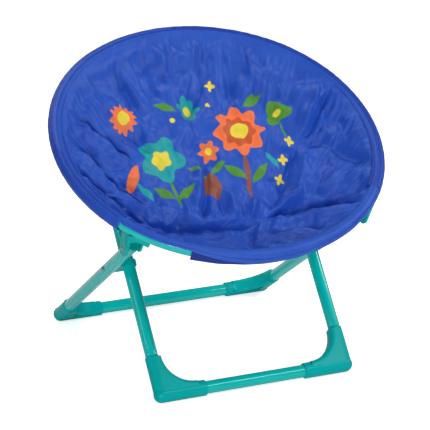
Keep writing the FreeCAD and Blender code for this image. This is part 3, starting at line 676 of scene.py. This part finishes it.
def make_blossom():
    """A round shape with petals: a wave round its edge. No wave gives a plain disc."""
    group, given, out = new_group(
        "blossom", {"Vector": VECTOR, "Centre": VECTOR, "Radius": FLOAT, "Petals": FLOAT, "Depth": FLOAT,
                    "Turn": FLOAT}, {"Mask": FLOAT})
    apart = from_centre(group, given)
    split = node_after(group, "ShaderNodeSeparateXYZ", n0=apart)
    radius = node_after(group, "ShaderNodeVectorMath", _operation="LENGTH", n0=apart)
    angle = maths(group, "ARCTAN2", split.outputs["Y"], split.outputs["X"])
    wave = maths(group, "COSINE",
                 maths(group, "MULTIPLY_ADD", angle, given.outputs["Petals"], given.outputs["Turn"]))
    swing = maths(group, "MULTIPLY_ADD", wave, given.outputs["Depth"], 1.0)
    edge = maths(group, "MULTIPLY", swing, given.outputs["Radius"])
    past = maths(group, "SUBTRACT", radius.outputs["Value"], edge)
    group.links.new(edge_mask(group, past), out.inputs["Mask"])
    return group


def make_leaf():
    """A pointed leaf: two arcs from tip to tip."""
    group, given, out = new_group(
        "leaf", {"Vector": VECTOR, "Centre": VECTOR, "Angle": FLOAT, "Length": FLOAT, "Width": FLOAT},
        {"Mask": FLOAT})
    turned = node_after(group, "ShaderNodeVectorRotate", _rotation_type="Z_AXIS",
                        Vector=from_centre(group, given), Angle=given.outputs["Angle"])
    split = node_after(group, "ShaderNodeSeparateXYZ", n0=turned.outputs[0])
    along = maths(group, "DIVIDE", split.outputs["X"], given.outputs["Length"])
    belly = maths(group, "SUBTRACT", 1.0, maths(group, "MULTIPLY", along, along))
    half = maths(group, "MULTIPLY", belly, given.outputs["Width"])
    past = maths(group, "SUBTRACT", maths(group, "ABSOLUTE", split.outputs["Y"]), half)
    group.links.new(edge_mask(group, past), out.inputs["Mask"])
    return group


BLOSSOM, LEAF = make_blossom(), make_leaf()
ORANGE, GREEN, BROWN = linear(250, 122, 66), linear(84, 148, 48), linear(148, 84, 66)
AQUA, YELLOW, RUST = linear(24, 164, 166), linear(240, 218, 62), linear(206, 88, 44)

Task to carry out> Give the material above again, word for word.

Task solution>
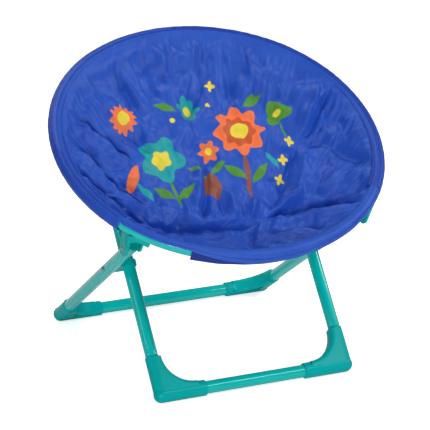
Keep writing the FreeCAD and Blender code for this image. This is part 3, starting at line 676 of scene.py. This part finishes it.
def make_blossom():
    """A round shape with petals: a wave round its edge. No wave gives a plain disc."""
    group, given, out = new_group(
        "blossom", {"Vector": VECTOR, "Centre": VECTOR, "Radius": FLOAT, "Petals": FLOAT, "Depth": FLOAT,
                    "Turn": FLOAT}, {"Mask": FLOAT})
    apart = from_centre(group, given)
    split = node_after(group, "ShaderNodeSeparateXYZ", n0=apart)
    radius = node_after(group, "ShaderNodeVectorMath", _operation="LENGTH", n0=apart)
    angle = maths(group, "ARCTAN2", split.outputs["Y"], split.outputs["X"])
    wave = maths(group, "COSINE",
                 maths(group, "MULTIPLY_ADD", angle, given.outputs["Petals"], given.outputs["Turn"]))
    swing = maths(group, "MULTIPLY_ADD", wave, given.outputs["Depth"], 1.0)
    edge = maths(group, "MULTIPLY", swing, given.outputs["Radius"])
    past = maths(group, "SUBTRACT", radius.outputs["Value"], edge)
    group.links.new(edge_mask(group, past), out.inputs["Mask"])
    return group


def make_leaf():
    """A pointed leaf: two arcs from tip to tip."""
    group, given, out = new_group(
        "leaf", {"Vector": VECTOR, "Centre": VECTOR, "Angle": FLOAT, "Length": FLOAT, "Width": FLOAT},
        {"Mask": FLOAT})
    turned = node_after(group, "ShaderNodeVectorRotate", _rotation_type="Z_AXIS",
                        Vector=from_centre(group, given), Angle=given.outputs["Angle"])
    split = node_after(group, "ShaderNodeSeparateXYZ", n0=turned.outputs[0])
    along = maths(group, "DIVIDE", split.outputs["X"], given.outputs["Length"])
    belly = maths(group, "SUBTRACT", 1.0, maths(group, "MULTIPLY", along, along))
    half = maths(group, "MULTIPLY", belly, given.outputs["Width"])
    past = maths(group, "SUBTRACT", maths(group, "ABSOLUTE", split.outputs["Y"]), half)
    group.links.new(edge_mask(group, past), out.inputs["Mask"])
    return group


BLOSSOM, LEAF = make_blossom(), make_leaf()
ORANGE, GREEN, BROWN = linear(250, 122, 66), linear(84, 148, 48), linear(148, 84, 66)
AQUA, YELLOW, RUST = linear(24, 164, 166), linear(240, 218, 62), linear(206, 88, 44)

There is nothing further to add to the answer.